Dr Moeller has said “we are absolutely able to support him, and I don’t want him to rely on any government pension anyway. He’s well looked after. And actually, he can contribute to the community here. He already is contributing to it.” (He didn’t specify how Lukas is contributing).

The doctor was recruited to fill a critically needed internal medicine position (he is currently the only internist in a community of 54,000).
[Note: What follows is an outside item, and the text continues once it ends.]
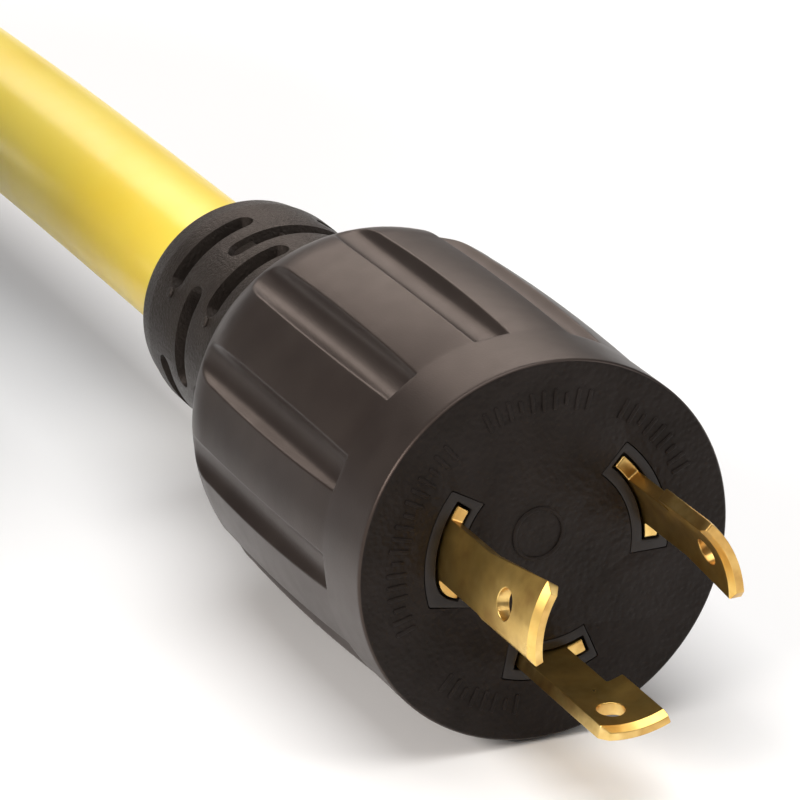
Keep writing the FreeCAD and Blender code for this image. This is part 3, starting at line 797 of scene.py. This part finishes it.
def face_marks(device):
    """Plain raised bars round the face and a ring beside its middle."""
    outlines = []
    for low, high in MARK_ARCS:
        for k in range(int((high - low) / MARK_STEP) + 1):
            out = Vector(polar(1.0, low + k * MARK_STEP))
            side = Vector((-out.y, out.x)) * MARK_W / 2
            length = MARK_L * (SHORT_MARK if k % 4 == 2 else 1.0)
            ends = (out * (MARK_R - length / 2), out * (MARK_R + length / 2))
            corners = (ends[0] - side, ends[1] - side, ends[1] + side, ends[0] + side)
            outlines.append(rounded(corners, 0.2, 2))
    for radius in (RING_R, RING_R - MARK_W):
        ring = [Vector(polar(radius, 360.0 * i / RING_POINTS)) for i in range(RING_POINTS)]
        outlines.append([tuple(Vector(RING_CENTRE) + point) for point in ring])
    bm = slab(outlines, 2 * MARK_H, 0.12)
    for vert in bm.verts:
        vert.co = Vector((vert.co.z + MARK_H, vert.co.x, vert.co.y))
    marks = finish_mesh(device["prefix"] + "face_marks", bm, device, [FACE])
    soften(marks, 50)
    return settle(marks, "grip_rubber")


# =============================== blades ===============================
def blade_path(name):
    """Middle line of a blade's section; the ground's lower end is bent inward into a foot."""
    middle = BLADES[name]["outer_r"] - BLADE_T / 2
    low, high = BLADES[name]["root"]
    if name != "ground":
        return arc_points(middle, low - SPARE, high + SPARE, 1.0)
    path = arc_points(middle, low - SPARE, high, 1.0)
    centre = Vector(polar(middle - FOOT_BEND_R, high))
    for i in range(1, FOOT_STEPS + 1):
        path.append(tuple(centre + Vector(polar(FOOT_BEND_R, high + FOOT_TURN * i / FOOT_STEPS))))
    along = Vector(polar(FOOT_L, high + FOOT_TURN + 90))
    return path + [tuple(Vector(path[-1]) + along)]


def path_lengths(path):
    """Distance along a path to each of its points."""
    lengths = [0.0]
    for a, b in zip(path, path[1:]):
        lengths.append(lengths[-1] + math.hypot(b[0] - a[0], b[1] - a[1]))
    return lengths


def along_path(path, lengths, u):
    """Point and outward normal at a distance along a section's middle line."""
    i = 0
    while i < len(path) - 2 and lengths[i + 1] < u:
        i += 1
    a, b = Vector(path[i]), Vector(path[i + 1])
    t = (u - lengths[i]) / (lengths[i + 1] - lengths[i])
    before = Vector(path[max(i - 1, 0)])
    after = Vector(path[min(i + 2, len(path) - 1)])
    tangent = (b - before).lerp(after - a, t).normalized()
    return a.lerp(b, t), Vector((tangent.y, -tangent.x))


def across(name, degrees):
    """Distance along a blade's middle line to an angle; past its bend the line goes on."""
    middle = BLADES[name]["outer_r"] - BLADE_T / 2
    return math.radians(degrees - BLADES[name]["root"][0] + SPARE) * middle


def blade_outline(name):
    """Unrolled outline of a blade and its hole: x across it, y out of the face."""
    spec = BLADES[name]
    length = spec["length"]
    path = blade_path(name)
    root_low, root_high = (across(name, a) for a in spec["root"])
    neck_low, neck_high = (across(name, a) for a in spec["neck"])
    tip_low, tip_high = (across(name, a) for a in spec["tip"])
    if name == "ground":
        root_high = path_lengths(path)[-1]
    outline = [
        (root_low, -BLADE_BURIED), (root_high, -BLADE_BURIED), (root_high, NOTCH_FROM),
        (neck_high, NOTCH_FROM), (neck_high, SHOULDER_H), (tip_high, SHOULDER_H),
        (tip_high, length), (tip_low + TIP_CORNER[0], length), (tip_low, length - TIP_CORNER[1]),
        (neck_low, SHOULDER_H), (neck_low, NOTCH_FROM), (root_low, NOTCH_FROM),
    ]
    if neck_low == root_low:        # that edge is straight, so it has no notch
        outline = outline[:-3]
    centre = across(name, spec["hole"])
    hole = [(centre + HOLE_R * math.cos(t), HOLE_S + HOLE_R * math.sin(t))
            for t in (2 * math.pi * i / 32 for i in range(32))]
    return rounded(outline, 0.3), hole, path


def blade(name):
    """A stamped blade, bent to the circle that it turns on, with bright sheared edges."""
    outline, hole, path = blade_outline(name)
    lengths = path_lengths(path)
    length = BLADES[name]["length"]
    chamfer_out, chamfer_in = BLADES[name]["chamfer"]
    lip = across(name, LIP_FROM) if name == "ground" else lengths[-1]
    bm = slab([outline, hole], BLADE_T, 0.1)
    bm.normal_update()
    for face in bm.faces:
        face.material_index = 1 if abs(face.normal.z) < 0.9 else 0
    columns = range(1, int(lengths[-1] / STEP_ACROSS) + 1)
    rows = range(int((length - TIP_TAPER) / STEP_ALONG) + 1)
    cut_across(bm, 0, [STEP_ACROSS * i for i in columns] + [lip])
    cut_across(bm, 1, [STEP_ALONG * i for i in rows] + [length - TIP_TAPER])

    def bend(place):
        """Lay a point of the flat blade on the bent one, and chamfer the tip."""
        point, outward = along_path(path, lengths, place.x)
        over = max(place.y - (length - TIP_TAPER), 0.0) / TIP_TAPER
        corner = LIP_SLOPE * max(place.x - lip, 0.0) if place.y > SHOULDER_H - 1 else 0.0
        high = BLADE_T / 2 - max(chamfer_out * over, corner)
        low = -BLADE_T / 2 + chamfer_in * over
        y, z = point + outward * (low + (high - low) * (place.z / BLADE_T + 1))
        return Vector((place.y, y, z))

    piece = finish_mesh("blade_" + name, bm, PLUG, [BRASS, EDGE], bend)
    soften(piece, 20)
    return settle(piece, "brass", "plug_blade_" + name)


def slot_outline(name, grow):
    """The opening that a blade's root stands in, wider than it by this much."""
    path = blade_path(name)
    lengths = path_lengths(path)
    low = across(name, BLADES[name]["root"][0]) - grow
    high = lengths[-1] if name == "ground" else across(name, BLADES[name]["root"][1]) + grow
    sides = ([], [])
    for i in range(SLOT_STEPS + 1):
        point, outward = along_path(path, lengths, low + (high - low) * i / SLOT_STEPS)
        for side, sign in zip(sides, (1, -1)):
            side.append(point + outward * sign * (BLADE_T / 2 + grow))
    if name == "ground":
        along = Vector(polar(grow, BLADES[name]["root"][1] + FOOT_TURN + 90))
        for side in sides:
            side.append(side[-1] + along)
    return rounded(sides[0] + sides[1][::-1], 0.2)


def collars(device, depth, node):
    """The insert's three collars, flush with the face, each with its slot."""
    bm = bmesh.new()
    for name in NAMES:
        outlines = [collar_outline(name, -COLLAR_GAP), slot_outline(name, SLOT_GAP)]
        plate = slab(outlines, depth, 0.12)
        for vert in plate.verts:
            vert.co = Vector((vert.co.z, vert.co.x, vert.co.y))
        join_into(bm, plate)
    piece = finish_mesh(device["prefix"] + "collars", bm, device, [INSERT])
    soften(piece, 35)
    return settle(piece, "insert_plastic", node)


# =============================== strain relief ===============================
def bent_bar(s, middle, arc, width, floors, high, edge=0.0):
    """A bar with round ends that lies round the relief.

    Its inner radius is given up to each of a row of angles, and may change by steps.
    """
    outline = []
    reach = math.radians(arc / 2) * RELIEF_R - width / 2
    for i in range(2 * END_POINTS):
        turn = math.pi * (i - i // END_POINTS) / (END_POINTS - 1) - math.pi / 2
        outline.append((width / 2 * math.cos(turn) + (reach if i < END_POINTS else -reach),
                        width / 2 * math.sin(turn)))
    bm = slab([outline], 1.0, edge)
    steps = [math.radians(limit - middle) * RELIEF_R for limit, _ in floors[:-1]]
    cuts = [i * BAR_STEP for i in range(-BAR_CUTS, BAR_CUTS + 1)]
    cut_across(bm, 0, cuts + [step + d for step in steps for d in (-0.15, 0.15)])
    for vert in bm.verts:
        angle = middle + math.degrees(vert.co.x / RELIEF_R)
        low = next(radius for limit, radius in floors if angle <= limit)
        vert.co = Vector((s + vert.co.y, *polar(high + vert.co.z * (high - low), angle)))
    return bm


def strain_relief(device):
    """Grainy sleeve round the cord, with staggered rows of slots and two moulding pips."""
    front = -BODY_L - device["stretch"]
    rear = front - RELIEF_L
    taper = rear + RELIEF_TAPER_L
    # From the part inside the body back to where the taper starts, down to the rounded rim,
    # and in to the cord.
    profile = [(front + 3, RELIEF_R), (front - 1, RELIEF_R), (front - 12, RELIEF_R)]
    profile += [(taper + 0.5, RELIEF_R), (taper, RELIEF_R - 0.06), (taper - 0.5, RELIEF_R - 0.2)]
    profile += [(rear + 0.8, RELIEF_END_R + 0.25), (rear + 0.3, RELIEF_END_R + 0.02),
                (rear + 0.05, RELIEF_END_R - 0.25), (rear, RELIEF_END_R - 0.6)]
    profile += [(rear, CORD_D / 2 + 0.4), (rear + 0.2, CORD_D / 2 + 0.1)]
    relief = finish_mesh(device["prefix"] + "relief_sleeve", lathe(profile), device, [RELIEF])
    cutters, pips = bmesh.new(), bmesh.new()
    for row, behind in enumerate(SLOT_ROWS):
        for k in range(SLOTS_PER_ROW):
            middle = SLOT_PHASE + (row % 2) * SLOT_STAGGER + k * 360.0 / SLOTS_PER_ROW
            arc, floors = SLOT_ARC, ((middle + 180, SLOT_BOTTOM),)
            if row == 1 and k == SLOTS_PER_ROW - 1:
                middle, arc, floors = LONG_SLOT
            slot = bent_bar(front - behind, middle, arc, SLOT_W, floors, RELIEF_R + 1)
            join_into(cutters, slot)
        if row != 1:
            floors = ((180, RELIEF_R - PIP_BURIED),)
            pip = bent_bar(front - behind, *PIP, floors, RELIEF_R + PIP_H, edge=0.3)
            join_into(pips, pip)
    cutter = finish_mesh("slots", cutters, device, [RELIEF])
    boolean_cut(relief, cutter, SLOT_EDGE, angle=55)
    pip_piece = finish_mesh(device["prefix"] + "relief_pips", pips, device, [RELIEF])
    soften(pip_piece, 60)
    settle(pip_piece, "relief_rubber")
    soften(relief, 45)
    return settle(relief, "relief_rubber", device["prefix"] + "strain_relief")


# =============================== coil's ties ===============================
def strap_section(angle, out):
    """Outline, in radius and height, of a strap pulled tight round the turns."""
    points = []
    first = (angle - COIL_START_DEG) / 360.0 % 1.0
    for k in range(int(COIL_TURNS - first) + 1):
        radius, height = coil_place(first + k)
        for degrees in range(0, 360, 15):
            y, z = polar(CORD_D / 2 + out, degrees)
            points.append(Vector((radius + y, height + z)))
    return [points[i] for i in convex_hull_2d(points)]


def strap(angle):
    """The outer surface of a woven strap round the bundle of turns."""
    half = math.degrees(TIE_W / 2 / COIL_MEAN_R)
    outer = strap_section(angle, TIE_T)
    centre = sum(outer, Vector((0, 0))) / len(outer)
    rings = []
    for i in range(TIE_STEPS + 1):
        turn = math.radians(angle - half + 2 * half * i / TIE_STEPS)
        shrink = TIE_EDGE if i in (0, TIE_STEPS) else 0.0
        ring = []
        for point in outer:
            place = point + (centre - point).normalized() * shrink
            ring.append((COIL_CENTRE[0] + place.x * math.cos(turn),
                         COIL_CENTRE[1] + place.x * math.sin(turn), place.y))
        rings.append(ring)
    return grid(rings, closed_ends=False)


def ties():
    """The two straps that hold the coil."""
    bm = bmesh.new()
    for angle in TIE_ANGLES:
        join_into(bm, strap(angle))
    still = {"face": Vector((0, 0, 0)), "hand": 1}
    piece = finish_mesh("ties", bm, still, [TIE])
    solid = piece.modifiers.new("thickness", "SOLIDIFY")
    solid.thickness = TIE_T * MM
    solid.offset = -1.0
    apply_modifiers(piece)
    soften(piece, 40)
    return settle(piece, "tie_fabric", "coil_ties")


# =============================== the object ===============================
def carried_over(device):
    """Give the CAD pieces that stay their materials."""
    prefix = device["prefix"]
    looks = {"inner_mould": INNER, "jacket_end": JACKET, "filler": FILLER}
    for name in NAMES:
        looks["insulation_" + name] = CORES[name]
        looks["copper_" + name] = COPPER
        if device is CONNECTOR:
            looks["contact_" + name] = BRASS
    for name, material in looks.items():
        node = frame["nodes"][prefix + name]
        node.data.materials.clear()
        node.data.materials.append(material)


for device in (PLUG, CONNECTOR):
    moulded_body(device)
    face_marks(device)
    strain_relief(device)
    carried_over(device)
collars(PLUG, COLLAR_DEPTH, "plug_blade_bridge")
collars(CONNECTOR, CONNECTOR_COLLAR_DEPTH, "connector_contact_bridge")
for name in NAMES:
    blade(name)
tie_piece = ties()

cord.data.materials.append(JACKET)
settle(cord, "cord_jacket", "cord_lead", "cord_coil", "cord_tail")
# The coil beside the plug throws no yellow reflection or light on it and on the floor.
cord.visible_glossy = False
cord.visible_diffuse = False
far_pieces = [tie_piece]
far_pieces += [bpy.data.objects["connector_" + name]
               for name in ("body_shell", "face_marks", "relief_sleeve", "relief_pips", "collars")]
far_pieces += [frame["nodes"][n] for n in sorted(frame["nodes"])
               if n.startswith("connector_") and not frame["nodes"][n].hide_render]


# =============================== floor and light ===============================
def make_floor():
    """A wide pale sheet under the object."""
    bm = bmesh.new()
    bmesh.ops.create_grid(bm, x_segments=1, y_segments=1, size=FLOOR_HALF)
    mesh = bpy.data.meshes.new("floor")
    bm.to_mesh(mesh)
    bm.free()
    floor = bpy.data.objects.new("floor", mesh)
    bpy.context.collection.objects.link(floor)
    mesh.materials.append(Look("floor", (0.92, 0.92, 0.92), 0.9).material)


def area_light(name, place, target, size, power, colour):
    """A soft rectangular light that faces the target."""
    light = bpy.data.lights.new(name, "AREA")
    light.shape = "RECTANGLE"
    light.size, light.size_y = size
    light.energy = power
    light.color = colour
    lamp = bpy.data.objects.new(name, light)
    bpy.context.collection.objects.link(lamp)
    lamp.location = place
    lamp.rotation_euler = (Vector(target) - Vector(place)).to_track_quat("-Z", "Y").to_euler()


def make_light():
    """A large soft light above, weaker ones behind and at both sides, and a dim studio."""
    for light in LIGHTS:
        area_light(*light)
    world = bpy.data.worlds.new("studio")
    bpy.context.scene.world = world
    world.use_nodes = True
    background = world.node_tree.nodes["Background"]
    background.inputs["Color"].default_value = (1, 1, 1, 1)
    background.inputs["Strength"].default_value = STUDIO_LIGHT
    bpy.context.scene.view_settings.view_transform = "Standard"


make_floor()
make_light()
Dr Moeller plans to file appeals.



2 Responses to “Sorry but you can’t stay, your son’s too much of a burden”

  1. VS.Rajkovic said

    I have read the article. I do not agree it is about Down´s syndrom at all. Doctore is capable to take care of the boy by financial means up to boy´s death. Other things shake up Australia. I do suggest to dr. reading of this list he is free to contact me if he needs more:
    Peter Baume, Liberal cabinet minister, chancellor of the Australian National University
    Moss Cass, Labor cabinet minister
    Barry Cohen, Labor cabinet minister
    Ian Cohen, NSW Greens politician
    Sir Zelman Cowen, Governor General (1977-1982)
    Michael Danby, Labor member of the Australian House of Representatives
    Marcus Einfeld, Federal Court judge & human rights activist
    Sydney Einfeld, NSW Minister for Consumer Affairs (1976-1981) & Refugee Advocate
    Vida Goldstein, an early feminist reformer and politician
    Martin Indyk, Former American ambassador to Israel
    Sir Isaac Isaacs, Governor General (1931-1936)
    Dr John Kaye, NSW Greens politician
    Sir John Monash, World War I general and engineer.
    Sir Albert Wolff, Chief Justice of Western Australia.
    Eric Roozendaal, NSW Labor cabinet minister
    Elias Solomon, was a Jewish member of Federal Parliament
    James Wolfensohn, World Bank president
    Joe Berinson, Member of Federal Parliament, Minister in Whitlam’s third Cabinet, State Upper house member, State Labor cabinet minister and Attorney General of Western Australia

  2. VS.Rajkovic said

    I have found something which can help when you comeback to Germany:
    “Her(Judith Scott) special creativity was quickly recognised, and she was given complete freedom to choose her own materials. Taking found objects (often stealing them from other people at the Center) she would wrap them in carefully selected colored yarns to create diverse sculptures in many different shapes. Some resemble cocoons or body parts, while others are elongated totemic poles. Many of her works also feature pairs; Scott’s experience as a twin is essential to her work.

    Scott’s work has become immensely popular in the world of outsider art, and her pieces have been acquired by several museum for their permanent collections. Her pieces now sell for $15,000 or more at auction.”